Has this approach worked? There were few opportunities for campaigning during the Suharto era. Scope for Indonesian NGOs to lobby privately was limited, and public campaigning almost non-existent until the 1990s. Even international NGOs found it difficult to campaign overseas. They could not publicly use much of the information from Indonesian sources because to do so would compromise their counterparts. In 1992 Suharto initiated sanctions against even some foreign governments which had criticised military actions in East Timor. He unilaterally abolished the mechanism for delivering foreign government aid. Of course there was more rhetoric than substance in the gesture, but it did emphasise to all that it was Suharto who was calling the shots.

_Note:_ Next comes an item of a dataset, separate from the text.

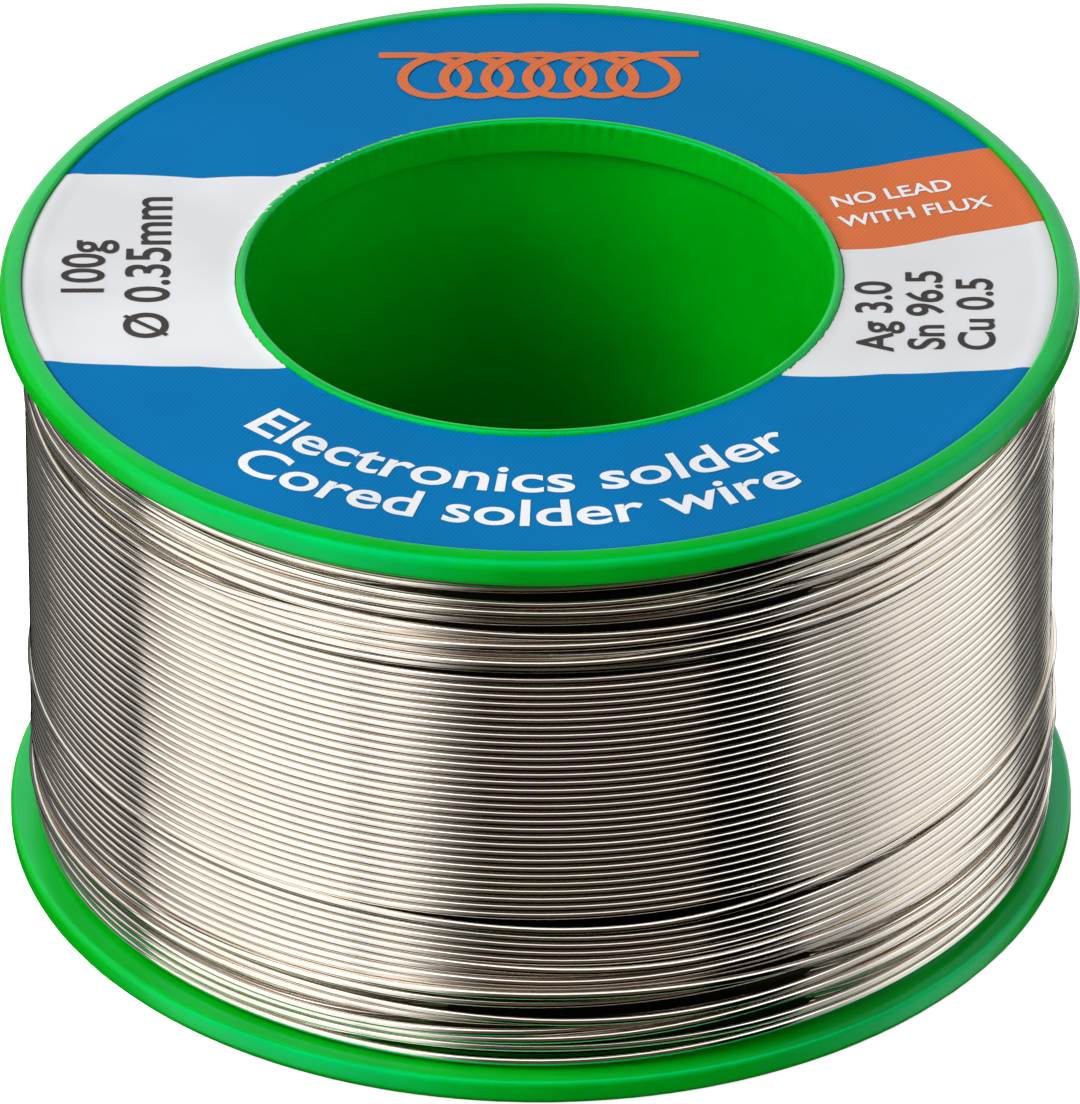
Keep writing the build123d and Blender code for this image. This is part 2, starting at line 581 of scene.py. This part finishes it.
def arc_text(name, words, size, baseline_radius, ink, bold, first_degrees, last_degrees):
    """Words along an arc round the bore, letters' tops inwards; the degrees run from the front to +X."""
    mesh, points = text_mesh(words, size, bold)
    share = (points[:, 0] - points[:, 0].min()) / np.ptp(points[:, 0])
    turn = np.radians(first_degrees + (last_degrees - first_degrees) * share)
    reach = baseline_radius - points[:, 1]
    points[:, 0] = reach * np.sin(turn)
    points[:, 1] = -reach * np.cos(turn)
    return ink_piece(name, mesh, points, ink)


def coil_mark():
    """A plain pictogram of coiled wire on the far side of the label."""
    loops, pitch, size, width = 6, 1.65 * MM, 1.6 * MM, 0.21 * MM
    centre_y = 15.2 * MM
    steps = 40
    turn = np.linspace(-math.pi, (2 * loops - 1) * math.pi, loops * steps + 1)
    across = pitch * (turn / FULL_TURN - (loops - 1) / 2) - 1.05 * size * np.sin(turn)
    along = centre_y - size * np.cos(turn)
    across = np.concatenate([[across[0] - 1.4 * MM], across, [across[-1] + 1.4 * MM]])
    along = np.concatenate([[along[0]], along, [along[-1]]])
    line = np.stack([across, along], axis=1)
    direction = np.gradient(line, axis=0)
    direction /= np.linalg.norm(direction, axis=1, keepdims=True)
    normal = np.stack([-direction[:, 1], direction[:, 0]], axis=1) * width
    low = np.concatenate([line + normal, line - normal])
    over = 0.012 * MM * (1 + np.sin(np.concatenate([[turn[0]], turn, [turn[-1]]])))
    low = np.column_stack([low, np.concatenate([over, over])])
    high = low + (0, 0, INK_THICKNESS)
    points = np.concatenate([low, high])
    count = len(line)
    faces = []
    for i in range(count - 1):
        a, b, c, d = i, i + 1, count + i + 1, count + i
        top_offset = 2 * count
        faces.append((a, b, c, d))
        faces.append((top_offset + d, top_offset + c, top_offset + b, top_offset + a))
        faces.append((a, top_offset + a, top_offset + b, b))
        faces.append((c, top_offset + c, top_offset + d, d))
    for i in (0, count - 1):
        faces.append((i, count + i, 3 * count + i, 2 * count + i))
    mesh = bpy.data.meshes.new("coil_mark")
    mesh.from_pydata([tuple(p) for p in points], [], faces)
    return ink_piece("label_coil_mark", mesh, points, ORANGE_INK)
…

In the new ‘democratic’ Indonesia there is more scope for campaigning, and international aid now supports many Indonesian NGOs, coalitions and movements which campaign on a wide variety of issues. Issues of corruption, foreign debt, mining policy, human rights, economic reform, environmental preservation and control of the military all have their organised and vocal advocates. The recent murder of leading human rights campaigner Munir shows that the space for advocacy is still limited, and dangers still exist. Some gains have been made, although major reform of the development process is still to come. But at least Indonesian activists now have space to develop their vision of how the country might be changed for the better. And there are many more opportunities to use international aid to support their work.